▸ **Given request**: Search the data for the string "that" and extract every line where it appears.

BEGIN Records for the exercise

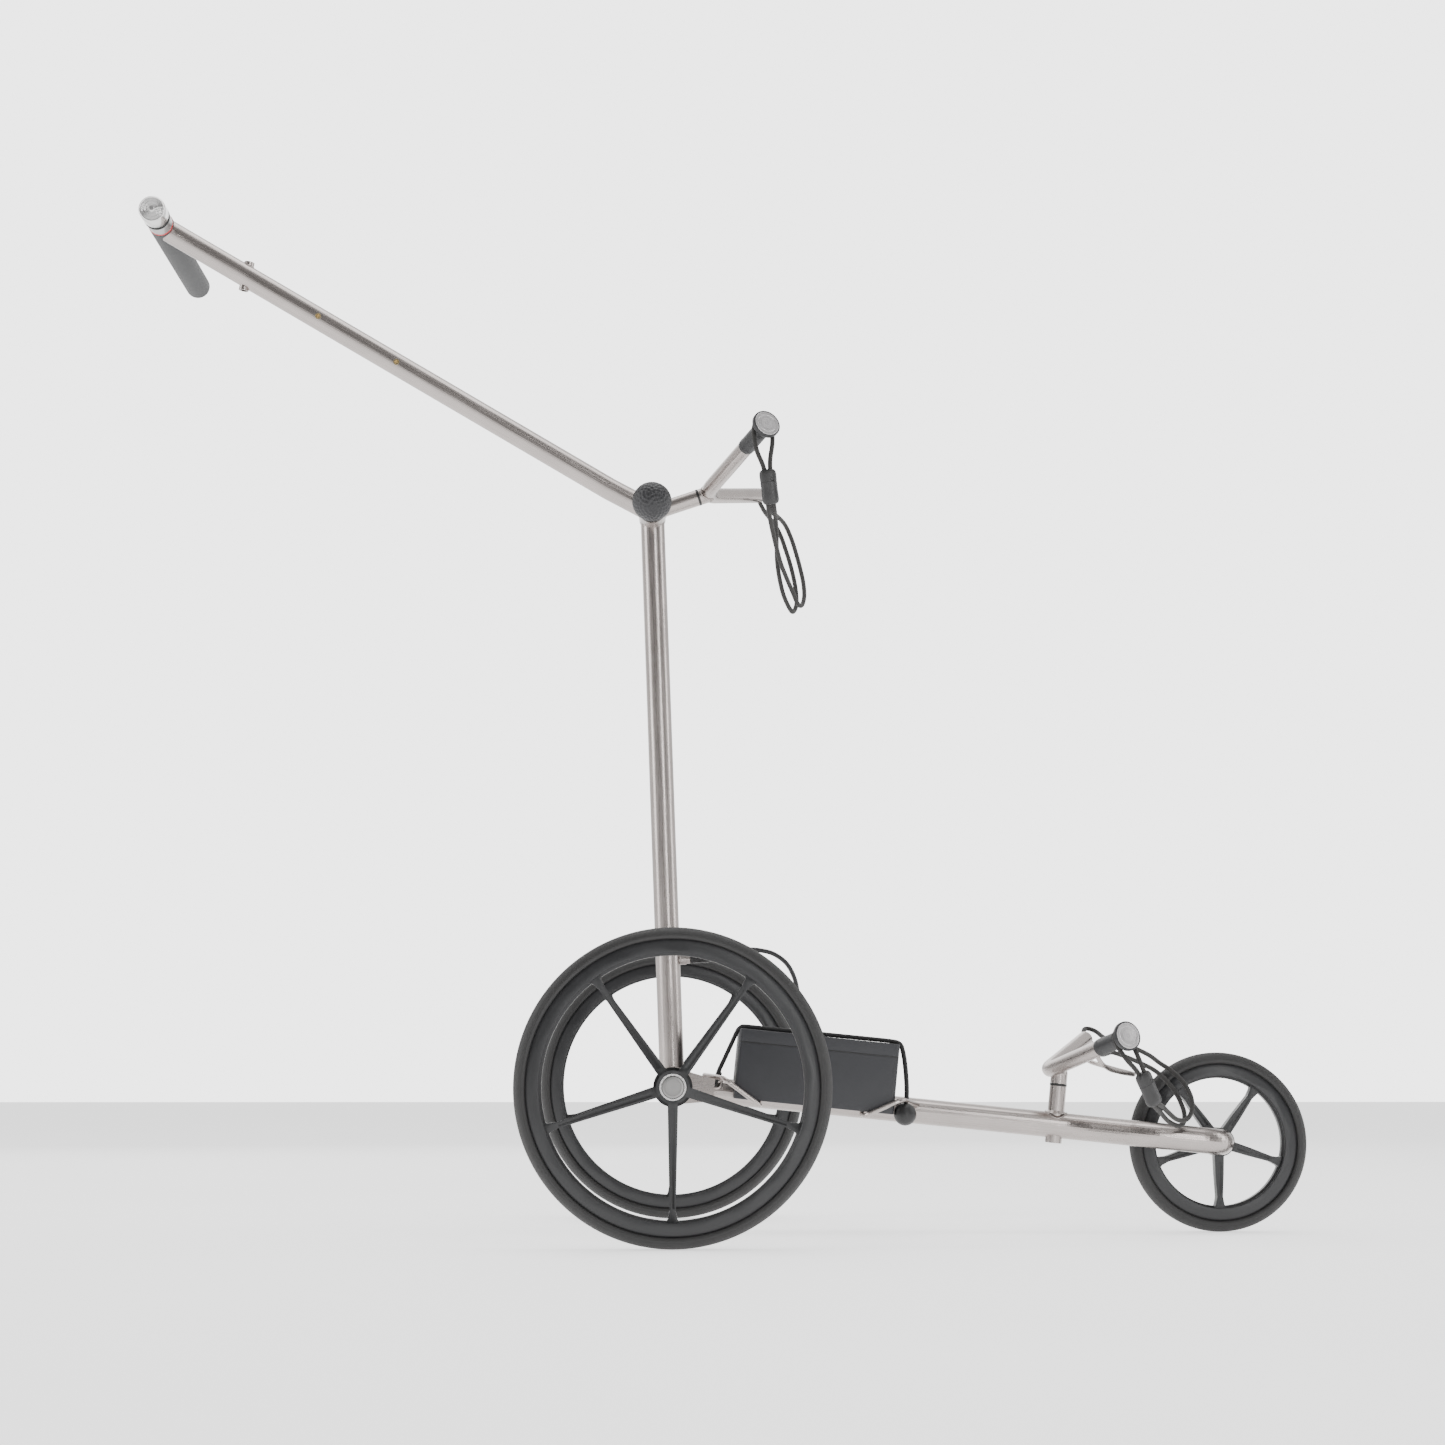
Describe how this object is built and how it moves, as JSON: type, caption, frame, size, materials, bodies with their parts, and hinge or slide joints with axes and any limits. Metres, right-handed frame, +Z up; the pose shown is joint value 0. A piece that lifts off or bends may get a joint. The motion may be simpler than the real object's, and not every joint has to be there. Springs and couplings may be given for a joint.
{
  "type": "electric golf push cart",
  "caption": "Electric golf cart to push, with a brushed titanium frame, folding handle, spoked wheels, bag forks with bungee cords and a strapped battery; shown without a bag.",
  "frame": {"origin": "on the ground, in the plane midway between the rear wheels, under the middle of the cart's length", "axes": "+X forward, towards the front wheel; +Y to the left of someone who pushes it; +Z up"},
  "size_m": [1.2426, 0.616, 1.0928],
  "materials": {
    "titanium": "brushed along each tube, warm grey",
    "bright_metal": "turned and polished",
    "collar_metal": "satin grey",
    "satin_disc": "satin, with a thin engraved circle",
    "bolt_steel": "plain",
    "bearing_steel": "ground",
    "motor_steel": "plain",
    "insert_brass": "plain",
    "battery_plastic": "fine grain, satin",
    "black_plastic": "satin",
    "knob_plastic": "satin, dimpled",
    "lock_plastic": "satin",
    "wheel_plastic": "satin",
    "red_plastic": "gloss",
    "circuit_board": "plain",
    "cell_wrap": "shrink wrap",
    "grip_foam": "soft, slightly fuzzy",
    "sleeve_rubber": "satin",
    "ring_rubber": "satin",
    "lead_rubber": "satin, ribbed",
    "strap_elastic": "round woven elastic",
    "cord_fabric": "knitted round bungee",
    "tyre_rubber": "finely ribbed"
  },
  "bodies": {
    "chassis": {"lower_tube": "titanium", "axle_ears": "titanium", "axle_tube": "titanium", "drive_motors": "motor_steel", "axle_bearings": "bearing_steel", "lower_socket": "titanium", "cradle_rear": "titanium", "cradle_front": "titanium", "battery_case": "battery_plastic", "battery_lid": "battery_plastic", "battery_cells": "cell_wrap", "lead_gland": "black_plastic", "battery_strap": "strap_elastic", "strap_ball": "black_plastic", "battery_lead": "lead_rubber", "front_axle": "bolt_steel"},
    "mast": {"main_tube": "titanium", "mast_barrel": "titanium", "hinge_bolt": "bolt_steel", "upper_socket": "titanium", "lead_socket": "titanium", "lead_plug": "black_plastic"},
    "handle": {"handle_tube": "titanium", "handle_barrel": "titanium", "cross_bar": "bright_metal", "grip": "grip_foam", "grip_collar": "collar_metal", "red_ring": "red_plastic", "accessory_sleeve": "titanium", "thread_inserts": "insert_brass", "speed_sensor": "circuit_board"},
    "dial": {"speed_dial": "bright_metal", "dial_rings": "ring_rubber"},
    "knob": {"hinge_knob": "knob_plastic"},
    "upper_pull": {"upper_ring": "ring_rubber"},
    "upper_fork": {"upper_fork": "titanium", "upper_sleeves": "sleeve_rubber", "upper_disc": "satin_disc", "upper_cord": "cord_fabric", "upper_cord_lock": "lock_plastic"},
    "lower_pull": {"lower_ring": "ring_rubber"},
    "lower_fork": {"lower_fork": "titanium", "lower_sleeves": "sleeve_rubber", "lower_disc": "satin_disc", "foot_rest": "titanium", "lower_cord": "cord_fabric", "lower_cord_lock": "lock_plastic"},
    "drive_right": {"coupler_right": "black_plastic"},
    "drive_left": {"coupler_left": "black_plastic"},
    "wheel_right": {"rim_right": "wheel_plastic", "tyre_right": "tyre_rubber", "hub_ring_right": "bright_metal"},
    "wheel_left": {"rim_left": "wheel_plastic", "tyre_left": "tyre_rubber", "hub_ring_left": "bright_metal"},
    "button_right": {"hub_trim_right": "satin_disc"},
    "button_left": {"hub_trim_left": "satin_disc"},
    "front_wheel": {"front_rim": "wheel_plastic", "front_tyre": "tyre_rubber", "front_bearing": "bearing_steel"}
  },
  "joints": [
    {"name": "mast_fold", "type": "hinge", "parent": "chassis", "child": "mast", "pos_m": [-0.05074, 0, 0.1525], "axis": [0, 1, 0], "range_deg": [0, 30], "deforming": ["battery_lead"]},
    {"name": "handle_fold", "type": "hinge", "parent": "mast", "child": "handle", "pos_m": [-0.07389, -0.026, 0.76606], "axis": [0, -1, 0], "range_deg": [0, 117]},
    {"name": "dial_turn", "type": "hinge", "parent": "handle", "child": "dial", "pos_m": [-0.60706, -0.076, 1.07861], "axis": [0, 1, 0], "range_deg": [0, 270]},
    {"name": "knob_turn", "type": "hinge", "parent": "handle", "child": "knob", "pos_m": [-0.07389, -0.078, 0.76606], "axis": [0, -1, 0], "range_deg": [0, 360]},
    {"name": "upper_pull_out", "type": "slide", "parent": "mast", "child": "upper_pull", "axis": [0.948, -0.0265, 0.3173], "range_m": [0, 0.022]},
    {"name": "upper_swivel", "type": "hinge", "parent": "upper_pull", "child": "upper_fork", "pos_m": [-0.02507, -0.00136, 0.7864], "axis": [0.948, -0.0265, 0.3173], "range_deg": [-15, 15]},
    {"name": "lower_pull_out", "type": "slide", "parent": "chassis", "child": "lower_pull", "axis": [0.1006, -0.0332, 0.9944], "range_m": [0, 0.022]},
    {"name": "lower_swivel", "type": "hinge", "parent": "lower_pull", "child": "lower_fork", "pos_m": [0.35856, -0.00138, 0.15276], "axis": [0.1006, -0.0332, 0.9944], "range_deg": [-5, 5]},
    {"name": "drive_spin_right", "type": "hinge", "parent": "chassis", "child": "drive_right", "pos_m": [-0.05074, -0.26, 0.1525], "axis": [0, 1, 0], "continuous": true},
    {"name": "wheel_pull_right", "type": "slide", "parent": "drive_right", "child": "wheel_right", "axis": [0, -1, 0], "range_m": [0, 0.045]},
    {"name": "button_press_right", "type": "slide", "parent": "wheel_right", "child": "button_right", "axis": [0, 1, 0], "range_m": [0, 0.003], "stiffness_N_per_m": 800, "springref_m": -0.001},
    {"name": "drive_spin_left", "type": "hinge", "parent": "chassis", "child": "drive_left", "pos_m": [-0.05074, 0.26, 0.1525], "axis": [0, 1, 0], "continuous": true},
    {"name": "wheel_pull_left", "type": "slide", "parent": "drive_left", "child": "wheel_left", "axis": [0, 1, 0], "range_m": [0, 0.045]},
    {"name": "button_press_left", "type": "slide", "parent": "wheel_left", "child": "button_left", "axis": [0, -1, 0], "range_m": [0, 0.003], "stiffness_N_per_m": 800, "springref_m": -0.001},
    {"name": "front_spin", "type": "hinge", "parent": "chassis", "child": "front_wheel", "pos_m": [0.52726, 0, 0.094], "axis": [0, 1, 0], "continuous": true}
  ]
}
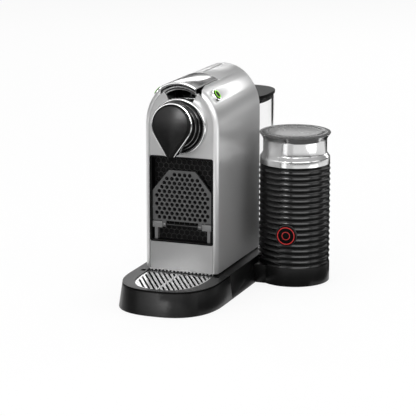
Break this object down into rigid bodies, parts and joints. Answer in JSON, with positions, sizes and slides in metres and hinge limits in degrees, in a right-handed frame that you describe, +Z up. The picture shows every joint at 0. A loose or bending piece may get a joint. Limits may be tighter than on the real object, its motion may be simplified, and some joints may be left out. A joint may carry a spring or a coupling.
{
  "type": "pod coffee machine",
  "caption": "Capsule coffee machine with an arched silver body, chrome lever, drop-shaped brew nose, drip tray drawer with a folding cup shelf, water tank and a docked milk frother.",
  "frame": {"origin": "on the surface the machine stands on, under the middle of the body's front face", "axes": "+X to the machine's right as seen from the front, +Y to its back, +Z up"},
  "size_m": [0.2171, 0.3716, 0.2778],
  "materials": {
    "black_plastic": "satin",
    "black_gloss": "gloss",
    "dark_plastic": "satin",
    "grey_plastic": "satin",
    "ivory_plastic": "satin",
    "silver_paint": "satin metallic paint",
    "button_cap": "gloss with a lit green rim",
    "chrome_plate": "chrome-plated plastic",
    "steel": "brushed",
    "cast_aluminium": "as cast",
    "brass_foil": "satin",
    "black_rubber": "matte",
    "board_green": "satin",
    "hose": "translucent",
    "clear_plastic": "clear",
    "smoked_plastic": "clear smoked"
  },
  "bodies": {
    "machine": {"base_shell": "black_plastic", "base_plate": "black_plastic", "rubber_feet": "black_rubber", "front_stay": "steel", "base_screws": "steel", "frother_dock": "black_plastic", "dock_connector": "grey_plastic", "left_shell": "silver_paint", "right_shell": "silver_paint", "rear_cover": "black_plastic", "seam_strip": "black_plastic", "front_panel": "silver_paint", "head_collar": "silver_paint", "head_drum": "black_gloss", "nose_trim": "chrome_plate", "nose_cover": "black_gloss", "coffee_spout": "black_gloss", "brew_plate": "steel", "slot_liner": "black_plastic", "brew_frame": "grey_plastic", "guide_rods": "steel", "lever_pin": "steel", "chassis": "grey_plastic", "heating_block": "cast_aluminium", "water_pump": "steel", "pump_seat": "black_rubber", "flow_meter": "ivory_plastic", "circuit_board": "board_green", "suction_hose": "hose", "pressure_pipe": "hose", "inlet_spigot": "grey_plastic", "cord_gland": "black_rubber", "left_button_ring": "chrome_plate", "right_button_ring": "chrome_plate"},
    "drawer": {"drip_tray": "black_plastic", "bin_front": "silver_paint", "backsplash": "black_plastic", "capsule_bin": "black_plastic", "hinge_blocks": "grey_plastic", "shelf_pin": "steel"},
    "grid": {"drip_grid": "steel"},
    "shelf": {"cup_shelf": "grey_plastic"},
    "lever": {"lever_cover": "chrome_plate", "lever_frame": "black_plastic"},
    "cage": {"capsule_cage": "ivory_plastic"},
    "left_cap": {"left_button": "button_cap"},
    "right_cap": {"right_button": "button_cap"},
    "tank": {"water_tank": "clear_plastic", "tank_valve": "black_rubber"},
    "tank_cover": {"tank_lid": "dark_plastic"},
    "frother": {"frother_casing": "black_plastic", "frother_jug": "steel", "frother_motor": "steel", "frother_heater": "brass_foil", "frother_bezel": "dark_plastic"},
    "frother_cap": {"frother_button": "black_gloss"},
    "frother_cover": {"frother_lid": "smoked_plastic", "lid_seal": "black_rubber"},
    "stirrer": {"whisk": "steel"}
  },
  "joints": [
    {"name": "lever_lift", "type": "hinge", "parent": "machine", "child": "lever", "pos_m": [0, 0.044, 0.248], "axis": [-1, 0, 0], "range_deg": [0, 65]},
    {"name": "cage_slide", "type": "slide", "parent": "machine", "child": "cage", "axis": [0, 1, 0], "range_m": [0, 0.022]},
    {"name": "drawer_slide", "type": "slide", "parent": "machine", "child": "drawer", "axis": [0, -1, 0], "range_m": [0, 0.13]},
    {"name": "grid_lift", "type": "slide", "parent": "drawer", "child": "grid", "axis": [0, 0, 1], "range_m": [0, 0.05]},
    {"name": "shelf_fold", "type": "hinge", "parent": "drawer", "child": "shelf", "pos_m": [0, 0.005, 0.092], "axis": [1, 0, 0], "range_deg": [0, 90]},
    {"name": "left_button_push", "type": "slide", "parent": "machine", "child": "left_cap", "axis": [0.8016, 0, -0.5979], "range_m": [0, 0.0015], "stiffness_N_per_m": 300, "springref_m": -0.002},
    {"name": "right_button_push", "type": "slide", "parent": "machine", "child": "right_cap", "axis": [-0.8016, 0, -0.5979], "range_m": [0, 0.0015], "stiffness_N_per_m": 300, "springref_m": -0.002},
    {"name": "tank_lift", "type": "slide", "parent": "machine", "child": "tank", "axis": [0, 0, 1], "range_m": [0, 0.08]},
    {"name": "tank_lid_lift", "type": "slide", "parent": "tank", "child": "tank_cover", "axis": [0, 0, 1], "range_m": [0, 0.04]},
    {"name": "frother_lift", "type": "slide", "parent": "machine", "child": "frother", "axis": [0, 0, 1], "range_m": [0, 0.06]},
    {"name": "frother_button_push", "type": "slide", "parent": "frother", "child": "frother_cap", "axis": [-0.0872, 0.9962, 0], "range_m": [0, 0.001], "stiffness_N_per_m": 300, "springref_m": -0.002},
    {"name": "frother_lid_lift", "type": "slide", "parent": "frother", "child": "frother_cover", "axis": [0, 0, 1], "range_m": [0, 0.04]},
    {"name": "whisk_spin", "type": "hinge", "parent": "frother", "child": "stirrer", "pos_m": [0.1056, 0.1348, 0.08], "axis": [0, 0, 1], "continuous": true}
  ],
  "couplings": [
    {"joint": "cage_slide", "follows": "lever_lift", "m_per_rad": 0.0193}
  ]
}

END Records for the exercise

▸ **Exercise response**:
Describe how this object is built and how it moves, as JSON: type, caption, frame, size, materials, bodies with their parts, and hinge or slide joints with axes and any limits. Metres, right-handed frame, +Z up; the pose shown is joint value 0. A piece that lifts off or bends may get a joint. The motion may be simpler than the real object's, and not every joint has to be there. Springs and couplings may be given for a joint.
Break this object down into rigid bodies, parts and joints. Answer in JSON, with positions, sizes and slides in metres and hinge limits in degrees, in a right-handed frame that you describe, +Z up. The picture shows every joint at 0. A loose or bending piece may get a joint. Limits may be tighter than on the real object, its motion may be simplified, and some joints may be left out. A joint may carry a spring or a coupling.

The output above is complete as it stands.